The Six Focal Concerns

1. Trouble

  • Importance of getting into and avoiding trouble with authorities.

2. Toughness

  • Value placed on physical strength, masculinity, bravery, and athletic skill.

3. Smartness

  • Ability to outsmart others and avoid being deceived.

4. Excitement

  • Search for thrills, risk, action, and adventure.

5. Fate

  • Belief that luck or outside forces control life outcomes more than personal effort.

6. Autonomy

  • Desire for independence and resistance to authority or control.

Key Idea

  • Miller focused mainly on lower-class adolescent male groups and gangs.
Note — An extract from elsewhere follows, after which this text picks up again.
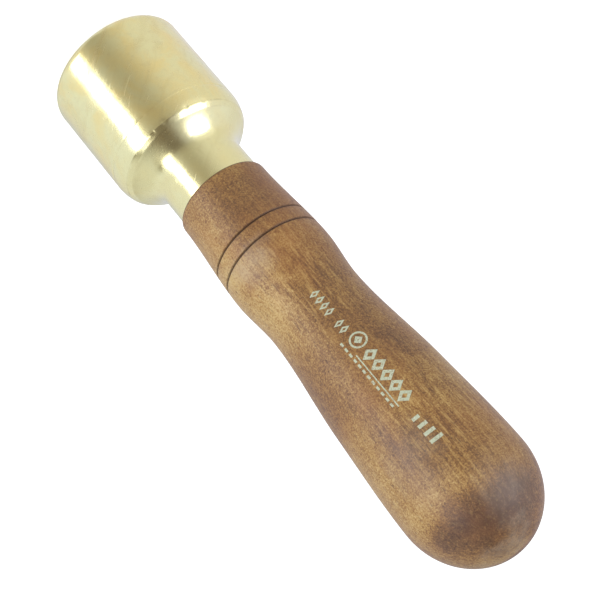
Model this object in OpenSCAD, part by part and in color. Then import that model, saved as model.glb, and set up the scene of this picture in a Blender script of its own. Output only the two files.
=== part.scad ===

  • Delinquent behavior reflects the values and focal concerns of the lower-class subculture rather than simple rejection of society.

Elijah Anderson – “Code of the Street”

Main Idea

  • Based on ethnographic study in Philadelphia (1990s).

  • Examines inner-city life in structurally disadvantaged, often African American neighborhoods.

  • Uses participant observation and interviews to understand daily social life.

  • Key question: how representative are these dynamics of inner-city life nationwide?

The “Code of the Street”

  • A set of informal rules and norms that govern behavior in inner-city neighborhoods.

  • Especially regulates interactions involving respect, status, and violence.

  • Coexists alongside conventional norms but often conflicts with them.

Core Principle: Respect

  • The central value in the code is respect.

  • Individuals must constantly prove toughness to gain and maintain respect.

  • Disrespect can lead to retaliation, often through aggression or violence.

How the Code Emerges

  • Developed as an adaptation to:

    • Poverty

    • Structural racism

    • Social and economic disorganization

  • In environments where formal opportunities are limited, informal rules become more important for survival and status.

Street-Oriented vs Decent-Oriented

  • Residents may be:

    • Street-oriented → adopt the code, prioritize respect, toughness, and reputation

    • Decent-oriented → follow mainstream values like work, education, and family stability

  • The code is widely known even among those who do not fully follow it.

Zero-Sum Quality

  • Social status is often zero-sum:

    • Gaining respect usually means someone else loses respect.

  • Status is competitive and relational rather than shared or absolute.

  • Example: Being “disrespected” in public requires response to restore status.

Key Idea

  • The code of the street is a survival system in disadvantaged environments where respect, toughness, and reputation become central currencies for social order.